Background and Methodology:
The current Ebola virus epidemic in West Africa has been spreading at least since December 2013. The first confirmed case of Ebola virus in Sierra Leone was identified on May 25. Based on viral genetic sequencing data from 72 individuals in Sierra Leone collected between the end of May and mid June, we utilize a range of phylodynamic methods to estimate the basic reproductive number (R0). We additionally estimate the expected lengths of the incubation and infectious periods of the virus. Finally, we use phylogenetic trees to examine the role played by population structure in the epidemic.
The median estimates of R0 based on sequencing data alone range between 1.65-2.18, with the most plausible model yielding a median R0 of 2.18 (95% HPD 1.24-3.55). Importantly, our results indicate that, at least until mid June, relief efforts in Sierra Leone were ineffective at lowering the effective reproductive number of the virus. We estimate the expected length of the infectious period to be 2.58 days (median; 95% HPD 1.24-6.98). The dataset appears to be too small in order to estimate the incubation period with high certainty (median expected incubation period 4.92 days; 95% HPD 2.11-23.20).
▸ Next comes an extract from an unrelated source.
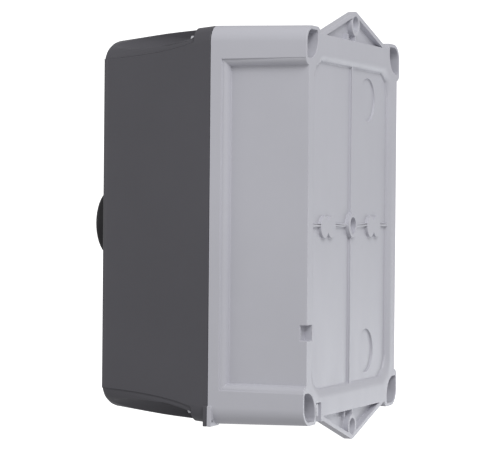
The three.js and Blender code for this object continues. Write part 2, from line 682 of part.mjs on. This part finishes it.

While our estimates of the duration of infection tend to be smaller than previously reported, phylodynamic analyses support a previous estimate that 70% of cases were observed and included in the present dataset. The dataset is too small to show a particular population structure with high significance, however our preliminary analyses suggest that half the population is spreading the virus with an R0 well above 2, while the other half of the population is spreading with an R0 below 1.
Overall we show that sequencing data can robustly infer key epidemiological parameters. Such estimates inform public health officials and help to coordinate effective public health efforts. Thus having more sequencing data available for the ongoing Ebola virus epidemic and at the start of new outbreaks will foster a quick understanding of the dynamics of the pathogen.